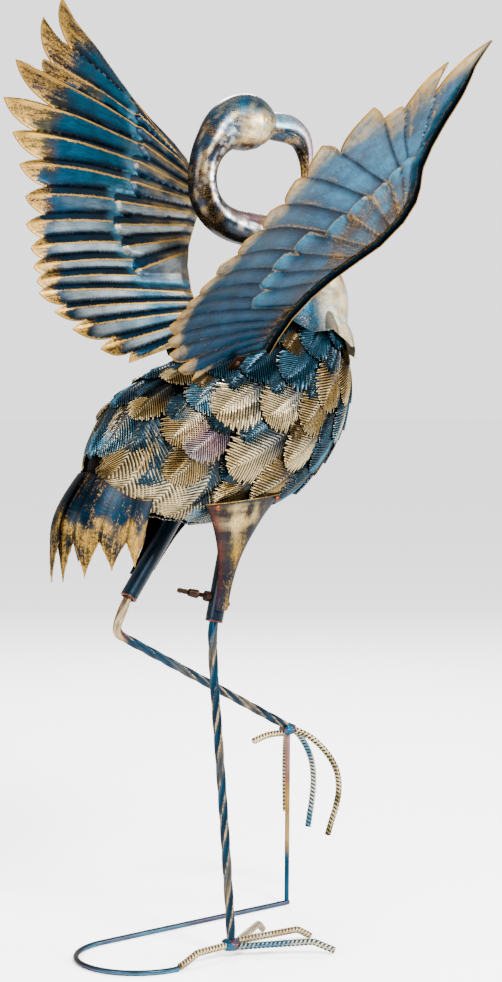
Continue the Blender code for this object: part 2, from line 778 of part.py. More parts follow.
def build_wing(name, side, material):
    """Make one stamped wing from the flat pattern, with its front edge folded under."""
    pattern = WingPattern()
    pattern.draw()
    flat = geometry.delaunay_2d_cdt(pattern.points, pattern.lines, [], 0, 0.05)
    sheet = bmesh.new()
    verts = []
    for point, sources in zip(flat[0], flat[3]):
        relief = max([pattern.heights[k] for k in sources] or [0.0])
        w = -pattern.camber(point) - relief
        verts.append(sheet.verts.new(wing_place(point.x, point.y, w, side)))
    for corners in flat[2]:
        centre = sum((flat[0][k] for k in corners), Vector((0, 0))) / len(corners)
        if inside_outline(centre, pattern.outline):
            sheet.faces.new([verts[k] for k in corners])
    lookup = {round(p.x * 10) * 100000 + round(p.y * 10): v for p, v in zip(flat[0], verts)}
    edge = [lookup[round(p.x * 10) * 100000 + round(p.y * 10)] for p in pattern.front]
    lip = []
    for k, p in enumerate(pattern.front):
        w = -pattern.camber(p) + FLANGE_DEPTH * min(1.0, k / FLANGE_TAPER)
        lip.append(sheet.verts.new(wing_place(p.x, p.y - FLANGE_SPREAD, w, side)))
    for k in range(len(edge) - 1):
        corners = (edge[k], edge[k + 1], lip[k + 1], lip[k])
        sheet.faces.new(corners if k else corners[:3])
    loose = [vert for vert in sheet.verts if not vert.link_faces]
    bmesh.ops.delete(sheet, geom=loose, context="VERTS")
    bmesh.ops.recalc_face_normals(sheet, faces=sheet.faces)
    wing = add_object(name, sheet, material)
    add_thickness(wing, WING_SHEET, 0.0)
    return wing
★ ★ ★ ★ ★
PROBLEM DESCRIPTION
Each line above must be printed exactly as it appears.

REPLY TO THE EXERCISE
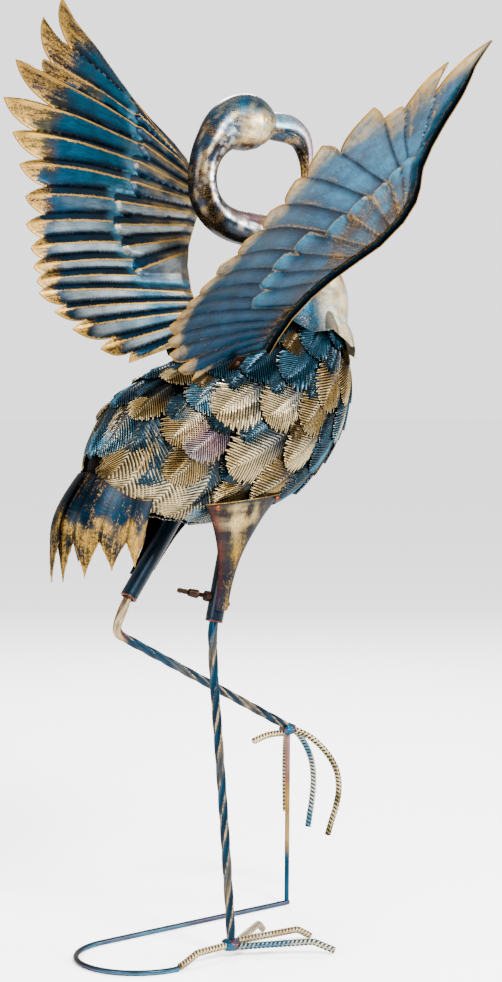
Continue the Blender code for this object: part 2, from line 778 of part.py. More parts follow.
def build_wing(name, side, material):
    """Make one stamped wing from the flat pattern, with its front edge folded under."""
    pattern = WingPattern()
    pattern.draw()
    flat = geometry.delaunay_2d_cdt(pattern.points, pattern.lines, [], 0, 0.05)
    sheet = bmesh.new()
    verts = []
    for point, sources in zip(flat[0], flat[3]):
        relief = max([pattern.heights[k] for k in sources] or [0.0])
        w = -pattern.camber(point) - relief
        verts.append(sheet.verts.new(wing_place(point.x, point.y, w, side)))
    for corners in flat[2]:
        centre = sum((flat[0][k] for k in corners), Vector((0, 0))) / len(corners)
        if inside_outline(centre, pattern.outline):
            sheet.faces.new([verts[k] for k in corners])
    lookup = {round(p.x * 10) * 100000 + round(p.y * 10): v for p, v in zip(flat[0], verts)}
    edge = [lookup[round(p.x * 10) * 100000 + round(p.y * 10)] for p in pattern.front]
    lip = []
    for k, p in enumerate(pattern.front):
        w = -pattern.camber(p) + FLANGE_DEPTH * min(1.0, k / FLANGE_TAPER)
        lip.append(sheet.verts.new(wing_place(p.x, p.y - FLANGE_SPREAD, w, side)))
    for k in range(len(edge) - 1):
        corners = (edge[k], edge[k + 1], lip[k + 1], lip[k])
        sheet.faces.new(corners if k else corners[:3])
    loose = [vert for vert in sheet.verts if not vert.link_faces]
    bmesh.ops.delete(sheet, geom=loose, context="VERTS")
    bmesh.ops.recalc_face_normals(sheet, faces=sheet.faces)
    wing = add_object(name, sheet, material)
    add_thickness(wing, WING_SHEET, 0.0)
    return wing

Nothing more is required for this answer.